Quand on arrive mercredi à l’hôtel Corinthia, un palace londonien à deux pas de Trafalgar Square, les consignes imposées aux journalistes du monde entier pour s’en approcher sont inflexibles : quinze minutes montre en main ; pas de questions personnelles ni de détails sur sa transformation physique pour le film. Pas d’enregistrement avec smartphone. L’acteur s’étant montré capable, par le passé, de sortir des interviews pour une toute petite question qui ne lui plaisait pas, on tient bon, on joue le jeu.

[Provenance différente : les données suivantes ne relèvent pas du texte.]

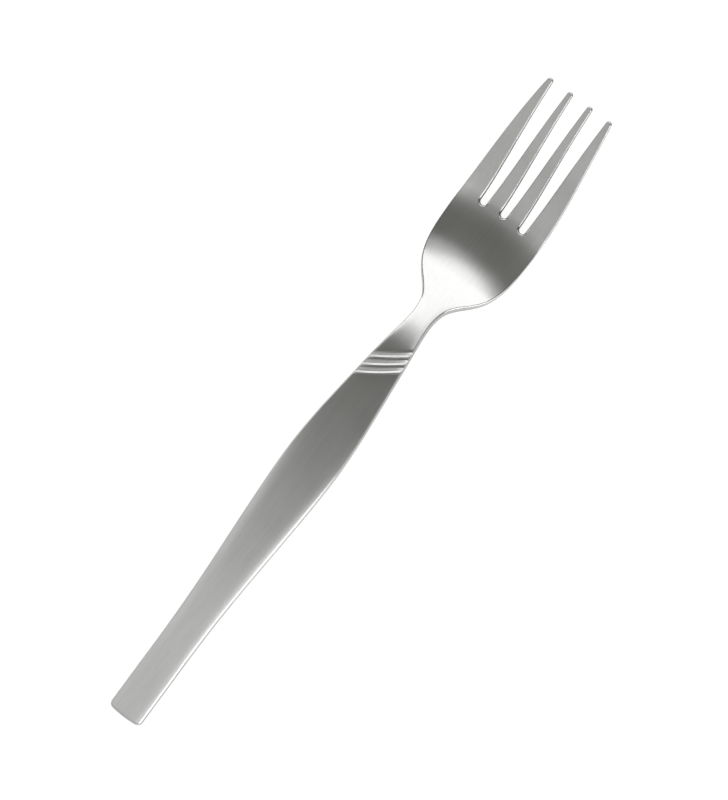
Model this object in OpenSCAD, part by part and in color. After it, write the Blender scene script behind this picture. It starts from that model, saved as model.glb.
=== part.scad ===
// Dinner fork, one stamped and satin brushed blank of stainless steel, in millimetres.
// It lies on its back: +X runs from the handle end to the tips, +Z is up, and the origin
// is under the middle of its bounding box, on the surface that the fork rests on.

/* [Lengths] */
// Length of the handle, from its end to the neck
handle_l = 121; // [90:1:150]
// Length of the neck
neck_l = 12.5; // [10:0.5:20]
// Length of the bowl, from the neck to the foot of the tines
bowl_l = 30; // [26:0.5:40]
// Length of the tines in front of the bowl
tine_l = 35; // [25:0.5:50]

/* [Widths] */
// Width of the handle near its end
handle_end_w = 10; // [8:0.1:12]
// Largest width of the handle
handle_max_w = 15.2; // [12.5:0.1:20]
// Width of the narrowest place of the neck
neck_w = 6.3; // [5:0.1:8]
// Largest width of the head
head_w = 26.4; // [24:0.1:30]
// Distance from one slot's middle to the next, and from tine to tine
tine_pitch = 6.35; // [5.8:0.05:6.8]
// Width of a tine at its tip
tine_tip_w = 1.6; // [1.2:0.1:2.4]
// Width of a slot at its round root
slot_root_w = 2; // [1.6:0.1:2.6]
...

Voilà pour nos questions sur Trump, le véganisme (auquel il s’est converti), la fin du monde et le réalisateur Todd Haynes dont il vient de crasher le prochain tournage sans aucune explication ! Tant mieux pour la consolidation de la légende et de l’énigme Phénix qui nous apparaît en pantalon de jogging, ses cheveux poivre et sel ébouriffés, affable mais aussi sur ses gardes. Encadré par une kyrielle de représentants de la Warner qui surveillent la réunion, il se concentre sur ses réponses, qu’il ponctue de tics ordinaires du discours américain (« juste », « comme ), les développer sans cesser de se frotter nerveusement les lèvres ou ses lunettes…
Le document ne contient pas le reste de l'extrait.